The best stories of the issue were “The Evil Eye” by Lowell Isaac
and “The Monster” by writer Ed Polgardy with artist Rob E. Brown.
Both are tales of childhood cruelty and the consequences thereof,
but are different enough that I didn’t notice that until I started
writing this review.  The latter story employs a duo-tone coloring
more effective than full color would have been for the tale.

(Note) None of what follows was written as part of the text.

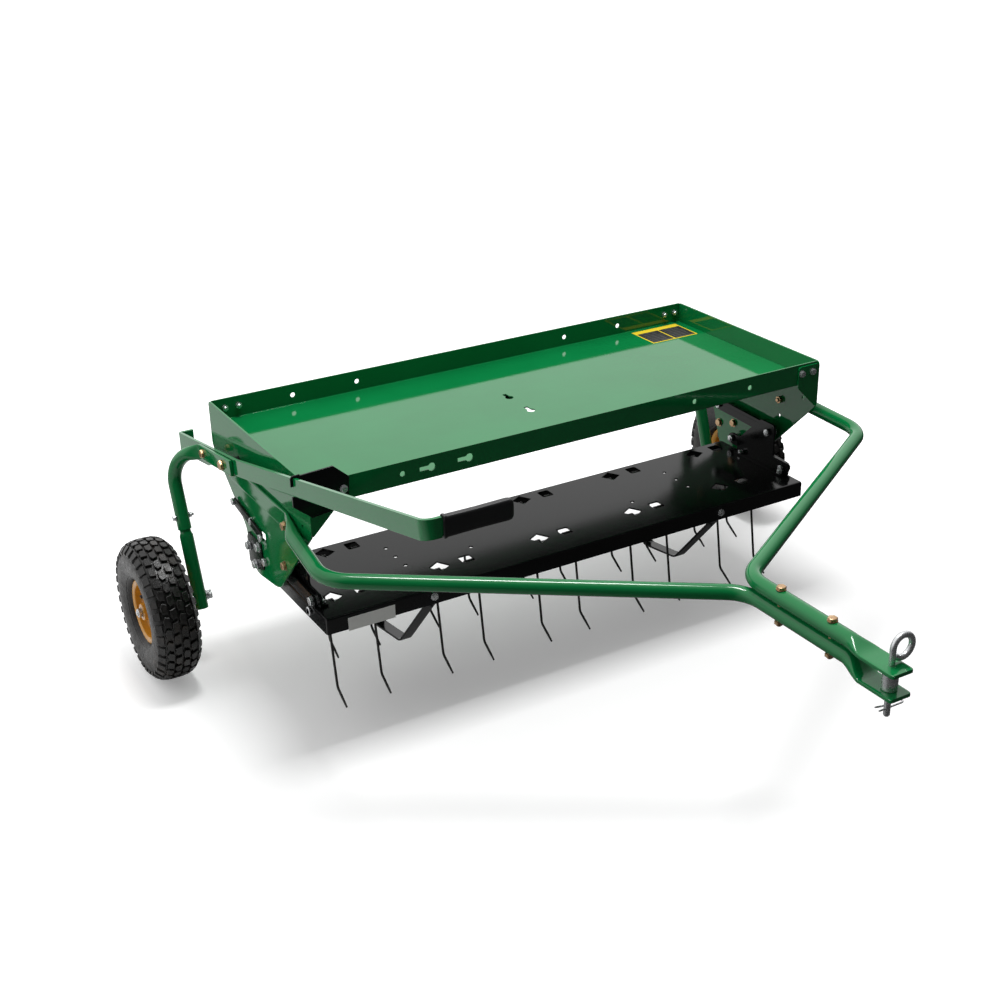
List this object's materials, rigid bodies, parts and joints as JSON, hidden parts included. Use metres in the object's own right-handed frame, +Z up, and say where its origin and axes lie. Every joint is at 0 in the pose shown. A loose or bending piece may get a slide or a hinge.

I was
also impressed by Gammill’s poetic “Prince Vlad’s Banquet” with
stunning art by Bill Sienkiewicz.

Bela Lugosi’s Tales from the Grave seems to be an annual release,
timed to hit the comics shops just before Halloween.  I’m looking
forward to next year’s issue.


A reader asked why I haven’t reviewed any of the new Valiant comics
titles, which he enjoys very much.  There’s nothing nefarious about
this omission, just economic and personal realities.

Valiant hasn’t sent me any review copies of its titles, which isn’t
surprising.  Few publishers still do that.

The good friend who loans me his comics after he reads them doesn’t
buy any of the Valiant titles.  So I don’t see and read them that
way.  I’ve probably read and maybe even reviewed a Free Comic Book
Day offering from the publisher, but I honestly don’t recall having
done that this year.

My own limited comics buying budget goes mostly to collections of
classic (and not so classic) comics, old comics, some manga and an
assortment of titles that generally don’t include series that are
part of some fictional universe.  For example, I don’t buy any DC
“New 52" titles.  I prefer self-contained titles.

What I can do is look into to whether or not Valiant has released
any collections of its current titles and see if those collections
are available through my local library system.  If they are, then
I’ll start requesting them.  That doesn’t guarantee reviews - that
depends on whether I like or hate them a lot and if I have anything
interesting to say about them - but it’s the best I can offer that
disappointed reader.

I’ll be back tomorrow with more stuff.